Pour obtenir ce résultat, il fallait chercher une soufflerie qui fût susceptible de donner des pressions de vent différentes, afin que chaque jeu et les diverses octaves fussent pourvues de la force de vent nécessaire.
Cette condition semble au premier abord facile à remplir, en appliquant une soufflerie différente pour chaque pression qu'on voudrait avoir ; mais, si l'on considère les inconvénients qui résulteraient d'une telle disposition, la question devient plus sérieuse.
D'abord, la multiplicité des soufflets de cette soufflerie exigerait un vaste emplacement qui la rendrait impraticable dans le plus grand nombre de cas.
Ensuite, comme la dépense du vent n'a pas lieu d'une manière uniforme, et qu'elle dépend du plus ou moins de jeux que l'organiste emploie, tantôt dans les notes graves, tantôt dans les tons élevés ou dans le médium, etc., il pourrait arriver qu'une soufflerie manquât de vent, tandis que les autres en contiendraient en abondance et que, par conséquent, le jeu de l'organiste se trouvât interrompu dans certaines notes du clavier pendant que les autres résonneraient comme avant ce contretemps.
Pénétré de ces inconvénients, nous avons inventé un nouveau système de soufflerie qui remplit parfaitement les fonctions que nous avons indiquées plus haut.
Il se compose d'une série de réservoirs superposés égale au nombre de pressions qu'on veut avoir et, quoique ces réservoirs soient alimentés par les mêmes pistons, la pression du vent qui leur est assignée ne peut être altérée en aucune manière par l'impéritie des souffleurs. La disposition de ces réservoirs est telle que, malgré l'intensité différente du vent que chacun doit fournir, ils communiquent entre eux au moyen de soupapes régulatrices et s'alimentent simultanément sans que jamais leur pression varie, ni qu'ils puissent manquer de vent tant qu'il y en a dans le 1er réservoir alimentaire.
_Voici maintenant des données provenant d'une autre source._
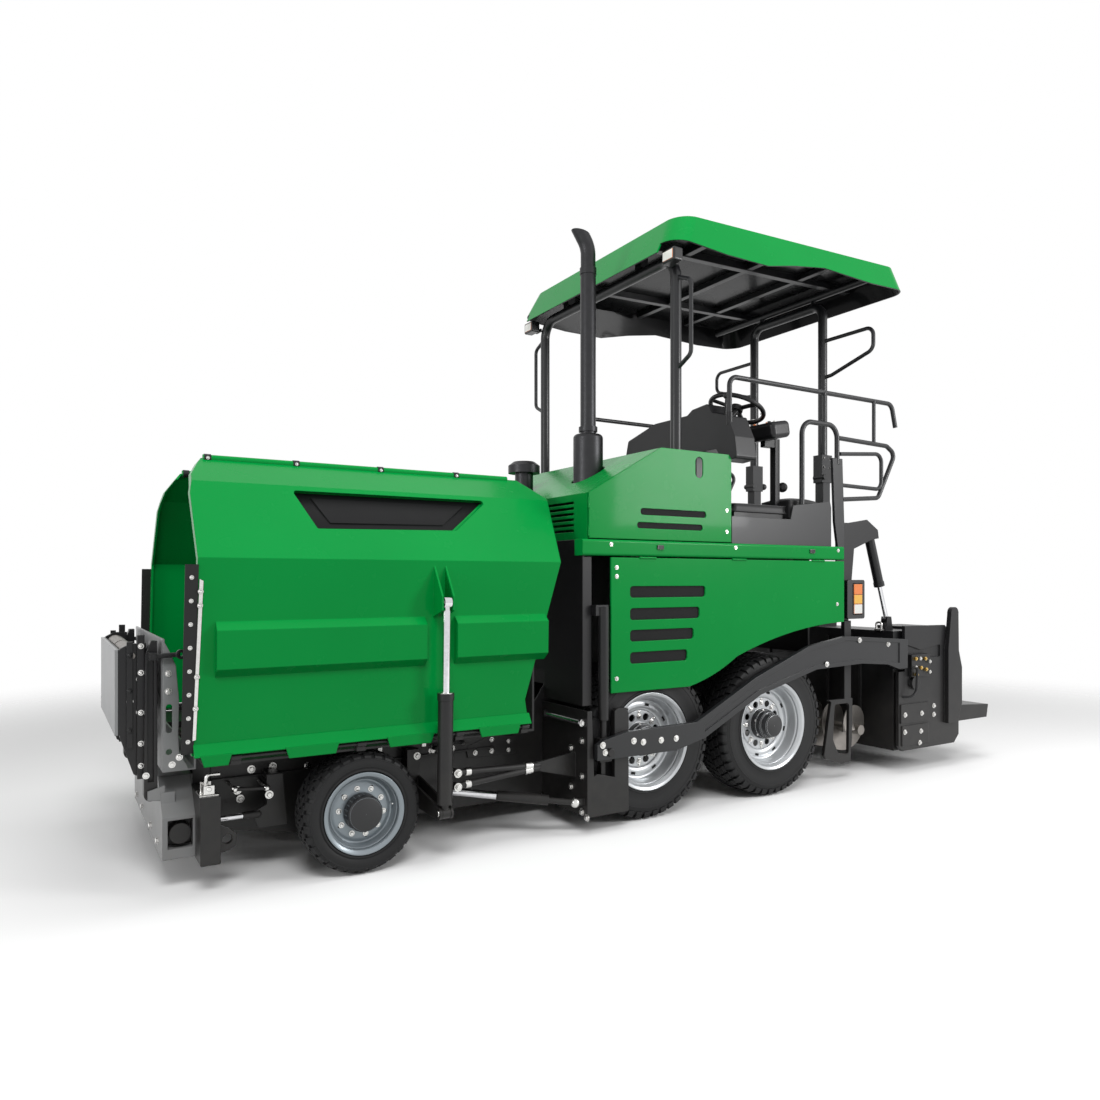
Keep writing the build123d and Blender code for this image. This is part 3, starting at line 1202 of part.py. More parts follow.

Ce système de soufflerie, comme on a pu le voir par ce qui précède, renferme en lui-même la source des améliorations importantes dont la qualité des sons du plus grand nombre des jeux de l'orgue est encore susceptible.
Les jeux d'anches, principalement, se trouvant alimentés du grave à l'aigu par des pressions de vent d'autant plus fortes que les sons deviennent plus élevés, acquièrent ainsi un timbre homogène dans toute leur étendue qui met les dessus en rapport avec les basses.
Les diverses pressions dont nous avons parlé sont également d'un grand secours pour emboucher convenablement les nouveaux jeux harmoniques comme nous aurons lieu de le faire remarquer plus loin.
Un autre avantage qui résulte des principes sur lesquels repose cette soufflerie est celui d'éviter entièrement les secousses et les altérations qu'on remarque généralement dans les grandes orgues.
Les nombreuses applications que nous avons déjà faites de ce nouveau système de soufflerie, notamment aux grandes orgues de St-Sulpice et de Notre-Dame de Paris, justifient surabondamment les avantages que nous venons d'énumérer.
APPLICATION
Soufflerie à diverses pressions.
La soufflerie serait établie d'après notre nouveau système de construction, et d'une dimension en rapport avec le nombre et l'importance des jeux de l'orgue.
Indépendamment de la soufflerie alimentaire, il serait établi à l'intérieur de l'orgue, et à proximité des sommiers, plusieurs réservoirs régulateurs qui ont pour effet de régler la pression de l'air à l'endroit même où il se consomme, de manière à éviter toute altération dans la sonorité des jeux.
La soufflerie alimentaire serait mise en jeu soit par un moteur hydraulique, soit par tout autre moteur à vapeur ou à gaz, suivant les exigences de l'emplacement.
Des sommiers.
Les sommiers, comme l'a dit Don Bédos, « étant le fondement de toute la mécanique de l'orgue, il est important de les construire avec la plus grande attention et de leur donner les dimensions et la grandeur convenables. Il est nécessaire que le mécanisme de l'instrument puisse être disposé, non-seulement à jouer comme il faut, mais encore à être commode et d'un facile entretien. »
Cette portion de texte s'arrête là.